Wiirnukurrujunu also features as a site in two central Jukurrpa (Dreaming) narratives; Minyipuru (Jakulyukulyu, Seven Sisters) and Wati Kujarra (Two Goanna Men). The Wati Kujarra existed as half men, half goanna, and were responsible for the creation of many land features in Martu Country and beyond as they travelled, hunted and burned Country together. Wati Kujarra is a ngurlu (sacred, taboo) men’s story, and for this reason much of the content is only shared with initiated men. Minyipuru is an important Jukurrpa narrative for Martu, Ngaanyatjarra, Pitjantjatjara and Yankunytjatjara people that is associated with the seasonal Pleiades star constellation. Beginning in Roebourne on the west coast of Western Australia, the story morphs in its movement eastward across the land, following the women as they walk, dance, and even fly from waterhole to waterhole. As they travel the women camp, sing, wash, dance and gather food, leaving markers in the landscape and creating landforms that remain to this day. During the entirety of their journey the women are pursued by a lustful old man, Yurla.

Name: Gladys Kuru Bidu


Language: Manyjilyjarra


Community: Punmu


Biography:

“Wantili is my place, where I was born. It’s a place where everyone was living – it’s all of their ngurra (home). It’s the Jukurrpa (Dreaming) of that place. All those claypans, a place where everyone comes together for ceremony and gatherings, all meeting with different families. I went there with my aunt [Jakayu Biljabu] and my sister [Kumpaya Girgirba] - they told me the story of where I was born, in pujiman (traditional, desert dwelling) times. We walked all over the place, I was just a little one.”

- Gladys Bidu Kuru 

Gladys is a Karimarra woman, she was born near Wantili and speaks Manjilyajarra. Gladys and her family were picked up when she was a baby in Yulpul and taken first to Parngurr, then to Jigalong Mission, where she attended the mission school. From there she travelled with her family to Strelley Station, and then to Camp 61, an outstation on Bilanooka Station. “We stayed there with the old people, so many old people they set up a Martu school there” she says, “Then we heard Martu were going back to their homeland, their ngurra, so then we came to Punmu with those old people, Mr Lane and the other old people.” Settling in Punmu during the Return to Country movement of the early 1980s, Gladys assisted with the establishment of the Punmu School in the Community’s bough shelter when she was looking after her sister’s children.
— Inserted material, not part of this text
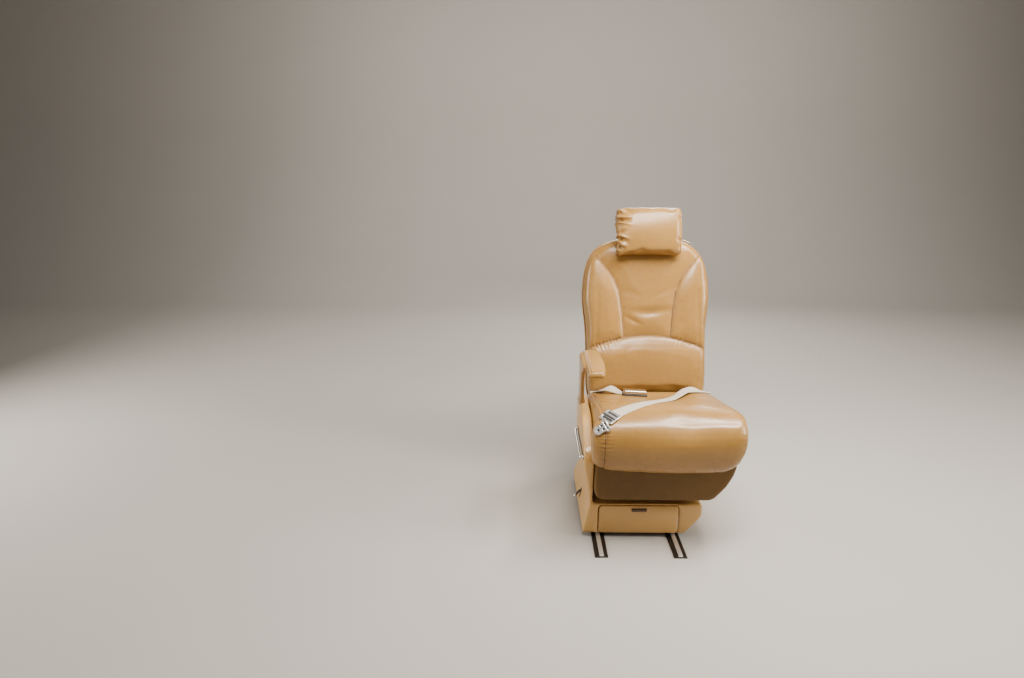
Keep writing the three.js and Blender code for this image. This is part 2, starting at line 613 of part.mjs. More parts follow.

Today Gladys is an accomplished teacher and respected cultural advisor for the Kanyirninpa Jukurrpa Martu ranger program, and works with Punmu School as a senior cultural and linguistics adviser and board member. “I speak on behalf of Martu as a board member of the school and KJ and with Martumili. I am a cultural adviser and language adviser supporting people with interpreting, recording, going out bush and going to conferences for language. The school has two way learning: Martu way and English. Helping people to be strong in both ways. It’s a lot of travel many, many places.” 

Gladys was taught to paint in Jigalong by her aunt, renowned senior artist Jakayu Biljabu, and the two now regularly paint together. Gladys paints her ngurra (home Country, camp) of Wantili a large round jurnu (soak) and linyji (claypan) near Well 25 on the Canning Stock Route. The area is dominated by claypans surrounded by tuwa (sandhills), and Nyilangkurr, a prominent yapu (hill) is located on the edge of the claypan. Following rain the typically dry claypans are filled with water, with the overflow from nearby waterholes flowing to Wantili. At that time, Wantili becomes an important place for obtaining fresh water for drinking and bathing. Wantili is significant for the fact that at this site Kartujarra, Manyjilyjarra, Putijarra and Warnman people would all come together for ceremonies during the pujiman (traditional, desert dwelling) era. Many jiwa (stones used by women for grinding seeds) from these times can still be found there today.